Fed Chair Jerome Powell said during a post-announcement press conference that it will take time for the central bank to get the confidence it needs to loosen fiscal policy. Overall economic data will guide decision-making, he said. 

“Rate cuts that might have taken place this year take place next year,” Powell said. “There are fewer rate cuts in the median this year, but there's one more next year. So really, if you look at year-end 2025 and ‘26, you're almost exactly where you would have been, just it's moved later. ... We'll have to see where the data light the way.”

The committee projects four cuts in 2025, four more in 2026 and two additional drops after that, until the rate settles at a long-run interest rate of 2.8%, which policymakers estimate as the “neutral rate” that is neither stimulative nor restrictive. This long-run rate of interest moved up to 2.8% in June from 2.6% in March.

The result was widely anticipated by economists, especially given recent inflation data. The most recent consumer price index showed that prices ticked up 3.3% on an annualized basis in May, but the slowdown in inflation sputtered in the first three months of 2024. Those results stymied investors' hopes that the Fed could assertively cut rates.

But it still came as a blow to commercial real estate players, who have been banging the table for the Fed to reduce rates and ease tensions in a tough financing environment. 

“The question for real estate is how much longer can investors hold out?” said Derek Tang, an economist at LH Meyer. “If you're going through it for, let's say, a couple of years, then maybe people are able to delay things a little bit. Maybe they have a little cushion they can depend on, they can move other things around in their portfolios. But if this is going to be a longer-term trend, then we're going to need some permanent solutions.”

The central bank outlined in a statement that there has been “modest progress” toward its 2% inflation objective but that it doesn’t expect to reduce rates until it has “gained greater confidence that inflation is moving sustainably” in that direction. Powell said high rates have had a significant impact on housing, and the Fed’s best remedy is to slow down inflation. 

“The best thing we can do for the housing market is to bring inflation down so that we can bring rates down so that the housing market can continue to normalize,” Powell said.

U.S. CRE stocks weren’t significantly moved by the rate news. REITs in the FTSE Nareit U.S. Real Estate Index were up 1.2% as of 3:15 p.m. ET Wednesday.

“Markets are always forward-looking,” said Nancy Vanden Houten, lead economist at Oxford Economics. “If they begin to become more confident that the Fed is truly about to embark on this path of steadily lowering rates, I think we'll see the impact on mortgage rates sooner than, say, the federal funds rate.”

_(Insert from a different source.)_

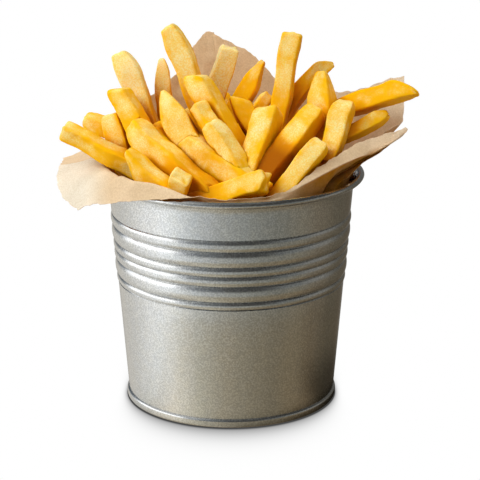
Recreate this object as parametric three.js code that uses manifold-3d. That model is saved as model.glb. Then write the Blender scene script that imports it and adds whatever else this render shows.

Elsewhere across the globe, other financial arms are beginning to loosen their grips, albeit slightly. The Bank of Canada trimmed its key policy rate last week for the first time in four years. The European Central Bank followed suit a day later, making its first interest rate cut since 2019.

The labor market in the U.S. continues to perform, with the Bureau of Labor Statistics reporting that the U.S. economy added 272,000 jobs in May, beating consensus expectations. 

But other parts of the domestic economic landscape are clouding the Fed’s decision-making, Ryan Severino, chief economist and head of U.S. research for BGO, said in a release. 

“While our modeling still suggests that the Fed could cut later this year, it does not have infinite time on its hands, especially as we see more evidence of slowing in the US economy,” he said. “But letting other central banks cut first affords it the ability to watch and see what happens, which could provide it with more evidence and greater confidence to cut rates later this year.”